One of the ironies of windpower and solar power is that anyone can buy a wind turbine (there are models you can mount on a roof) and anyone can buy a solar panel (Lowe's hardware is bringing out a do-it-yourself solar panel kit—okay, you still need to know what you're doing and there may be some paperwork). Why some Republicans, who pride themselves on their self-reliance and individualism, want to support big impersonal power companies is beyond me. I know, I know, we'll still have big power plants for years to come but relying exclusively on big power plants is a paradigm that is becoming less and less tenable. Like millions of Americans, I don't like it when my power goes out because some speculator is playing games with a power company hundreds of miles away. We need a paradigm that's more reliable, redundant and dispersed.
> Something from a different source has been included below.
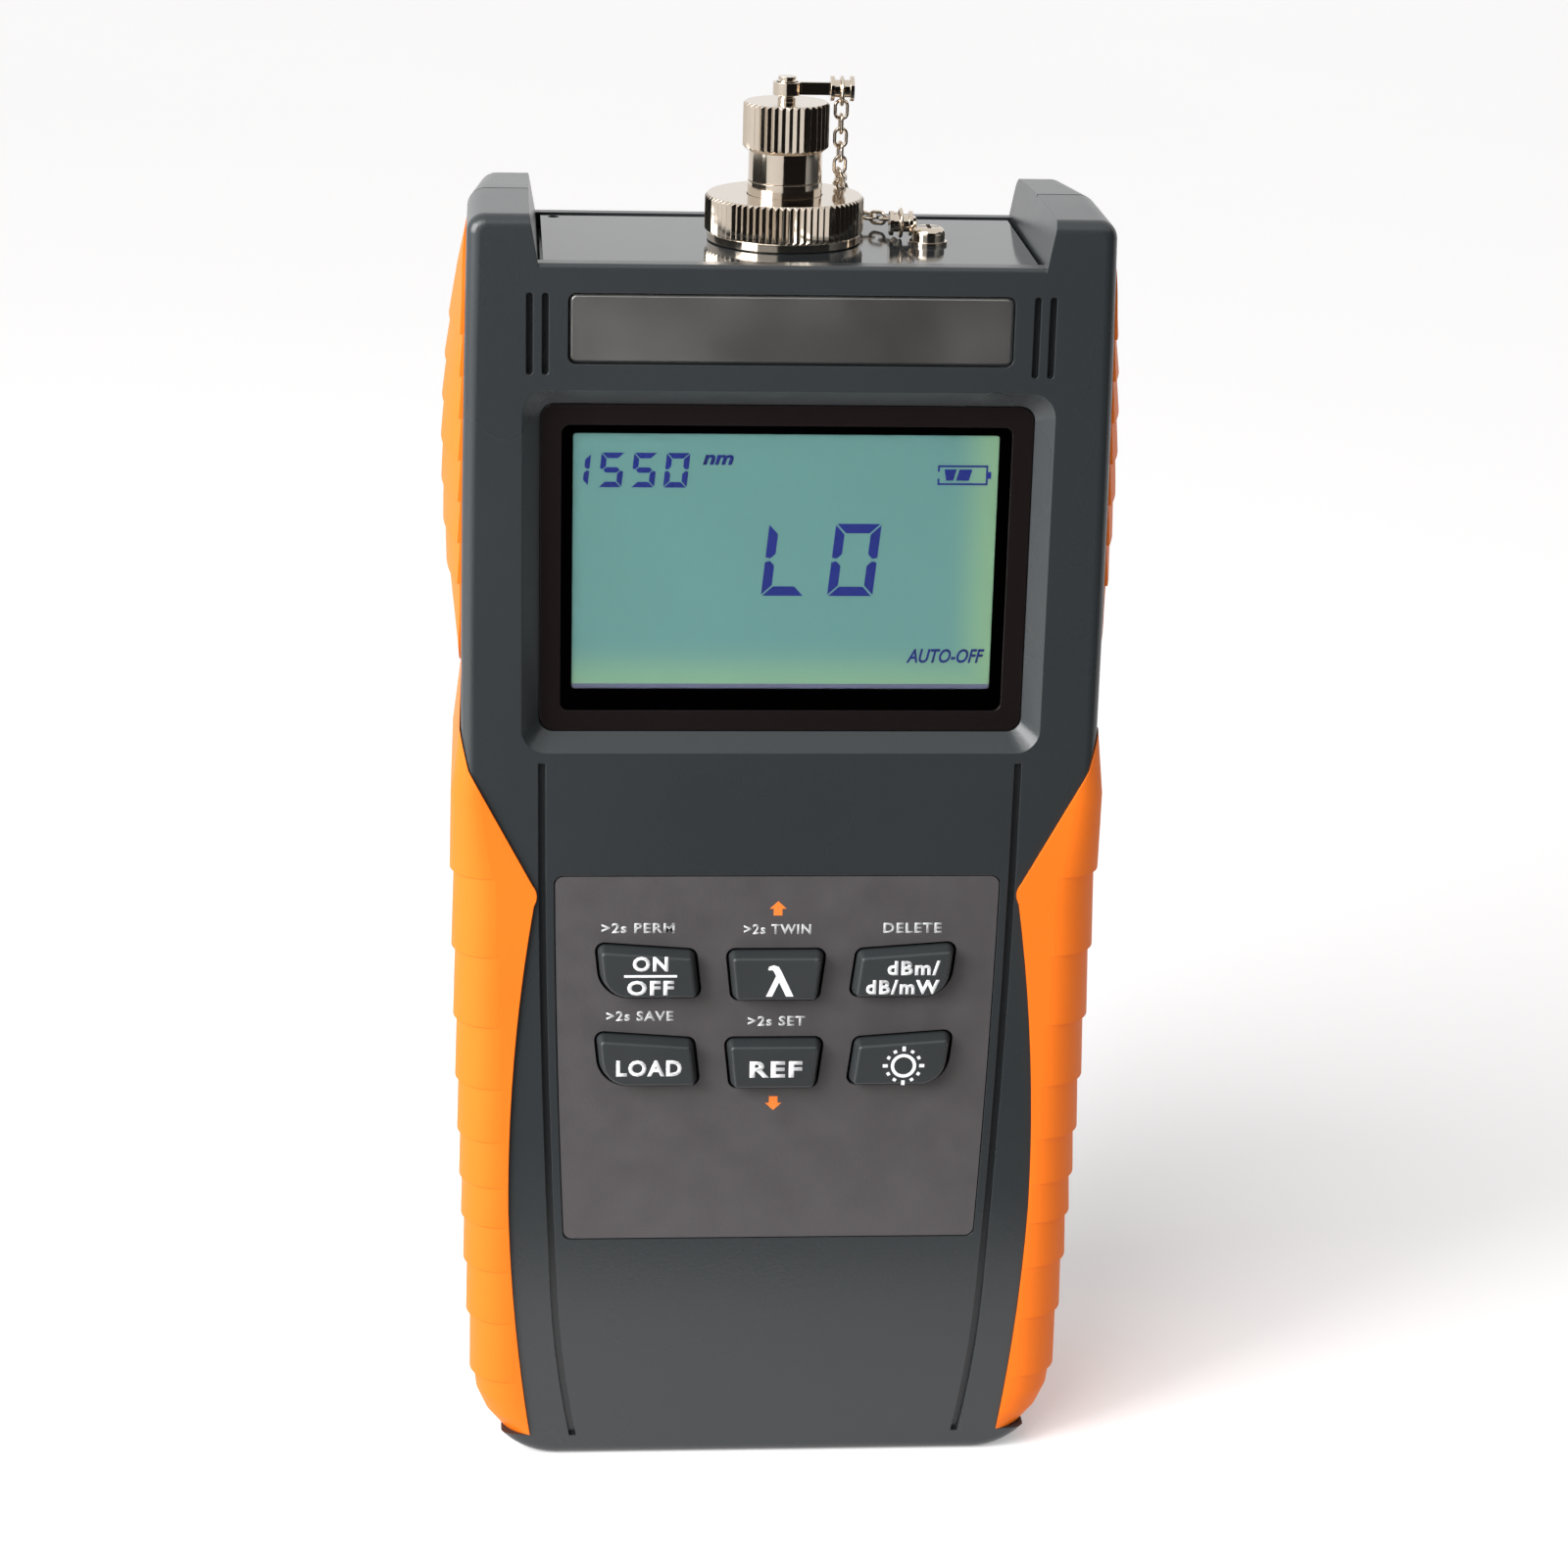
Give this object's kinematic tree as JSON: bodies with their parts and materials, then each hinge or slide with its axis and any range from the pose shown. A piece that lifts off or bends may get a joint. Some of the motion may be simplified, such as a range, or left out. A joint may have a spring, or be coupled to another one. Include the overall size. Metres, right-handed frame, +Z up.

If we are to change, here's a simple fact: we have hundreds of coal powered plants throughout the country. These plants have a lifetime of 20 to 50 years. Taking these facts into mind, every time a coal plant reaches the end of its life cycle, a conventional coal plant should not be built to replace it. For every two coal power plants that go offline, only one at the same rating should be allowed to be replaced and only by a coal gasification plant or similar technology with carbon capture and storage.

During the coming transitional era, a power plant using natural gas should be built whenever it's difficult to get windpower or solar power to replace the second offline coal power plant. But those gas power plants will also need carbon capture and storage. Because the age of electric cars and plug-ins is coming, probably faster than most people realize, we're going to need more power plants. All the new ones that aren't simply replacing old power plants should be based on alternative energy.

Al Gore, who some people love to vilify largely because they don't handle change very well, suggests that it may be time for a carbon tax. I'm all for it. Eleanor Clift in her Newsweek column notes a poll that suggests people favor a carbon tax over cap and trade by a margin of two to one. Why? Remember those speculators I mentioned above? They're pretty much the same Wall Street characters that Clift mentions.

I suspect the smart thing to do, particularly given the current economic climate, is to institute a carbon tax on the low side and slowly work it up over the next ten to twenty years. Everyone building a new power plant is going to see the future cost of carbon and they'll find that economics will favor other power solutions. In the meantime the government is going to have to do a better job of subsidizing wind and solar projects until the technology and infrastructure is up to speed. Sure, that means borrowing but it'll pay for itself just like a smart business investment pays for itself.